While Dutch Christians have challenged the wording, the bigger issue is the content.

“I read with agreement that people explained why they didn’t want to sign the Nashville Statement. Not pastoral enough, import of American culture war, etc. All true,” read a translation of a tweet from Willem Smouter, president of the Dutch Reformed Churches (Nederlands Gereformeerde Kerken or NGK).

“But the main thing I think is this, that the statement states, ‘We deny that it is in accordance with these sacred intentions when people want to see themselves consciously and position themselves as persons with a homosexual or transgender identity.’”

The Nashville Statement spoke to “many of the most controversial issues that the church now faces inevitably in the context of our modern American civilization,” said Southern Baptist Theological Seminary president Al Mohler, a CBMW council member, on his radio show yesterday. “But, of course, the situation is not merely American, it is increasingly worldwide.”

“Furthermore, many of the issues that the Nashville Statement had to address in 2017 had actually emerged earlier in another context, specifically, the context the Europe,” he said, raising concerns about the trajectory of secularization in the Netherlands and its neighbors.

The Nashville Statement, a follow-up to the CBMW’s landmark Danvers Statement on complementarianism and gender roles, garnered 22,000 signatures over time in addition to the prominent US evangelicals who backed it from the beginning, including James Dobson, John Piper, Francis Chan, and Ligon Duncan.

The original English version also drew criticism from LGBT-affirming Christians and non-Christians in America, as well as certain fellow evangelicals who opposed same-sex marriage but challenged the framing, details, or wording of the statement.

As commentators in the Netherlands continue to decry the beliefs in the statement as outdated, unloving, and out-of-touch, Burk at CBMW has clarified that its purpose is not political.

“It is a church document, not a political document,” he said. “It is meant to function as a confessional standard for churches and ministries that wish to adopt it. It is not a prescription or plan for public policy. In that sense, it is more like the Chicago Statement on Biblical Inerrancy than the Manhattan Declaration.”
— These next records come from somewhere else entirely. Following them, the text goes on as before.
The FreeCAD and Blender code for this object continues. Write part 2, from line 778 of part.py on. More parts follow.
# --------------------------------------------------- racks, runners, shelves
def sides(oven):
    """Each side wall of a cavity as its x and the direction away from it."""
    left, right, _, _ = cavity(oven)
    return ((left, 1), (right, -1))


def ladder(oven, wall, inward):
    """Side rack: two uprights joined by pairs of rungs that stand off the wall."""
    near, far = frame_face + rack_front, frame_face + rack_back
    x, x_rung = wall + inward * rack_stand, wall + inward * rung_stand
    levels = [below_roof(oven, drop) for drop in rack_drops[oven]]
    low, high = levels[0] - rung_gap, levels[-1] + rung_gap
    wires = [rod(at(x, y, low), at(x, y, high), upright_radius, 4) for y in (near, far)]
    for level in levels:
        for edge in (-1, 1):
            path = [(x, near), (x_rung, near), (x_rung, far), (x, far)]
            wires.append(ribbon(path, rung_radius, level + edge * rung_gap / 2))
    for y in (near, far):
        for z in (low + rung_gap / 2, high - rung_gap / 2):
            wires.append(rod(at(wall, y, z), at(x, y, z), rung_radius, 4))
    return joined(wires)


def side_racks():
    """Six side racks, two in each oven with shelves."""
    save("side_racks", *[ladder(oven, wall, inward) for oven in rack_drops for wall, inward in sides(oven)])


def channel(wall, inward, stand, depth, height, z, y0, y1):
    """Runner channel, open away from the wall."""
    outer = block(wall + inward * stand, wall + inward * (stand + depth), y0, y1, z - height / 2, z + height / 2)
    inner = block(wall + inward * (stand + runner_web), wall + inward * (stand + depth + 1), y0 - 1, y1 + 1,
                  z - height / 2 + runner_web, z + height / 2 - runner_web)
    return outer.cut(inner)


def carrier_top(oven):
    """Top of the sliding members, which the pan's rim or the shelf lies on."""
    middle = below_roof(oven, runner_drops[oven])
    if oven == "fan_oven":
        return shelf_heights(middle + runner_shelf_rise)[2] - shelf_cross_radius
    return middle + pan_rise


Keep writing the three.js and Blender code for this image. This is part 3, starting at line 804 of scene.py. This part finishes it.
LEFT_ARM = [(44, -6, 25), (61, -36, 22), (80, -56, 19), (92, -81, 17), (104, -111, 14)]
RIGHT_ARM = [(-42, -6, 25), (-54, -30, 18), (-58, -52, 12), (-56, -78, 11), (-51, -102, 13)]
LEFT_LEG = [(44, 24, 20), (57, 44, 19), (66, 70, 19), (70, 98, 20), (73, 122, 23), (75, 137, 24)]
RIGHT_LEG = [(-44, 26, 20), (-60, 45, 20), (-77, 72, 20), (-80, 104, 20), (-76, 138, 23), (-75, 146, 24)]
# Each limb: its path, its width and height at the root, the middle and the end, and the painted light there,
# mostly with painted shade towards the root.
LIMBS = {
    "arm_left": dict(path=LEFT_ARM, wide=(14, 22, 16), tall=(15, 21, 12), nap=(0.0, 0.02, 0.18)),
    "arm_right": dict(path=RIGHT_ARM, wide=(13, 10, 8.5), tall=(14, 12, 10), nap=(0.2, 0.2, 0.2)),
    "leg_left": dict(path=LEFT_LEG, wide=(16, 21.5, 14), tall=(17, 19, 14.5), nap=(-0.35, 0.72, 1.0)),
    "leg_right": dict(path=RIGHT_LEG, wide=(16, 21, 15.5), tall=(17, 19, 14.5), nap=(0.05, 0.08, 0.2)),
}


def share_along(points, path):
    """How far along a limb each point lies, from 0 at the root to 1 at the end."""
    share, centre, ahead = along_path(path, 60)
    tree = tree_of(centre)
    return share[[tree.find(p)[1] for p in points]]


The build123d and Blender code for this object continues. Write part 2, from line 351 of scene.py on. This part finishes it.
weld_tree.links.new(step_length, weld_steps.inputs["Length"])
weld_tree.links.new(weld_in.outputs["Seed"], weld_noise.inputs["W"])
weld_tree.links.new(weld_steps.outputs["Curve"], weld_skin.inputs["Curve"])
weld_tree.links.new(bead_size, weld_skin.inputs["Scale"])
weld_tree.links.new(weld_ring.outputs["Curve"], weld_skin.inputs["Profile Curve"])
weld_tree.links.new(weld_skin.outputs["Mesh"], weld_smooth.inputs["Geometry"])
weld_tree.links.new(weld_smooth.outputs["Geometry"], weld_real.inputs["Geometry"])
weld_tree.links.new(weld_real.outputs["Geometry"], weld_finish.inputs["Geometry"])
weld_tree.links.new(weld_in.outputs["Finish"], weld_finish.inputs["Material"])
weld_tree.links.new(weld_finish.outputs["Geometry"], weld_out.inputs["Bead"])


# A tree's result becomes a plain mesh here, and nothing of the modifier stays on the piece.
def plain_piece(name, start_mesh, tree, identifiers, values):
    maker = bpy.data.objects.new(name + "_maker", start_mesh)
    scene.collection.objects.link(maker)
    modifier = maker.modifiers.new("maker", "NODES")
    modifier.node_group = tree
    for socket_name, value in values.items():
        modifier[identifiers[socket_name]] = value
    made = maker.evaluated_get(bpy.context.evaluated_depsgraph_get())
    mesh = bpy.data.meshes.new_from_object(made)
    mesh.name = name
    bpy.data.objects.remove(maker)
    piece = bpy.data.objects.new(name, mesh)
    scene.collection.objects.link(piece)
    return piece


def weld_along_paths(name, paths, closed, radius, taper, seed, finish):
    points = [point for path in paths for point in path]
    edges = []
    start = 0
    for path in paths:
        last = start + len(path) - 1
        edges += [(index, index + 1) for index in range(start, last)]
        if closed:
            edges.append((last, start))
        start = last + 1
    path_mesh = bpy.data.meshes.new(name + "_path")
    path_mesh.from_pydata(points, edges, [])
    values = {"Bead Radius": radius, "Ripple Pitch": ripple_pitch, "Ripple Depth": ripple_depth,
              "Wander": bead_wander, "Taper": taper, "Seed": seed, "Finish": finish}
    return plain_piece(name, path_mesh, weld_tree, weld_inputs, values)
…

Eline Kuijper, a reporter for Netherlands Dagblag, told CT that she doubts that politicians like van der Staaij will end up being legally prosecuted for their support; after all, the country’s constitution also has protections for freedom of speech, opinion, and religion.

Even without criminal charges, the outcry represents a landmark shakeup between the Dutch Bible belt and its more liberal neighbors.

As The Economist concluded, “In the end, the effect of the Nashville Statement’s Dutch version has been to confirm that, outside a tiny minority, acceptance of homosexuality and transgender identity is too firmly established in Dutch society—and in Dutch Christianity—to dislodge.”